Tuesday, February 3, 2009


In a recent conversation over dinner at the church, we became embroiled in a discussion of the meaning of the word “scrip.” My brother used a meaning I was not familiar with and cited as an authority an individual I happen to have little faith in. Although my opinion of the individual has not changed, I must admit that the case made for his definition is very compelling.

The most familiar usage is in regard to instructions to the “seventy” in Luke 10 and the proscribed behavior they should practice. In verse 4 it states: “Carry neither purse, nor scrip, nor shoes; nor salute any man by the way.” Many have believed that “scrip” carried the most common modern definition of being used as a substitute for currency. Anyone who participated in an occupation force in a foreign country has familiarity with “scrip.” Actually, in that sense, it applies to any substitute for genuine currency or coinage: tokens, gift cards, credit vouchers, gift certificates, or just about anything of intrinsic exchangeable value other than the real thing in temporary use.

In a lesser circulated and understood definition is the usage derived from “ME, fr. ML scrippum a pilgrim’s knapsack.” This archaic application actually makes far more sense. The “purse” mentioned in the verse clearly indicates the presence of money and to apply the same meaning to “scrip” would be redundant. (I’m still uncertain about the “shoes.”) In scripture, we often find the same words repeated to underline significance, but not a duplication of words with similar meaning.

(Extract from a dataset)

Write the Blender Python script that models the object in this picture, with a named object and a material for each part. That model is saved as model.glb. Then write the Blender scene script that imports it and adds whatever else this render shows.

Actually the word “scrip” as applied as a substitute for money is a corruption of the Latin scriptum “thing written,” hence, its use in the pharmacy recognizing a note from the doctor regarding a prescription. Given the absence of the “t” in the Latin root words it is far more likely that the “knapsack” definition is the proper one. It just makes more sense.

This has been a learning experience at two distinct levels. First a reminder; the Bible is not a Tom Clancy novel to be read casually to follow a plot thread. It is an autobiography and highly detailed account of history. It is a vessel of knowledge of that which was, that which is, and that which is to come. Given that level of importance it needs to be studied, carefully examined and when in doubt, prayed over to seek discernment. Since the book has been written over the ages, it is often necessary to understand the use of some archaic terms and shun assigning their modern usage.

I should have realized that God does not waste words to reveal either His history or His will. Platitudes are the province of men.

The second level of learning is a realization that although I mistrust a man and his motives I should refrain from thinking him a fool and a charlatan. He is, after all, a child of God. It is inappropriate for me to enter a judgment since it is well beyond my pay grade. If I have a different opinion and set of values I should pursue him with less rancor and more love. For this, I apologize.

This road to perfection is sometimes a rocky one and nearly always uphill. I shall have to just keep on plodding. I have “miles to go before I sleep.”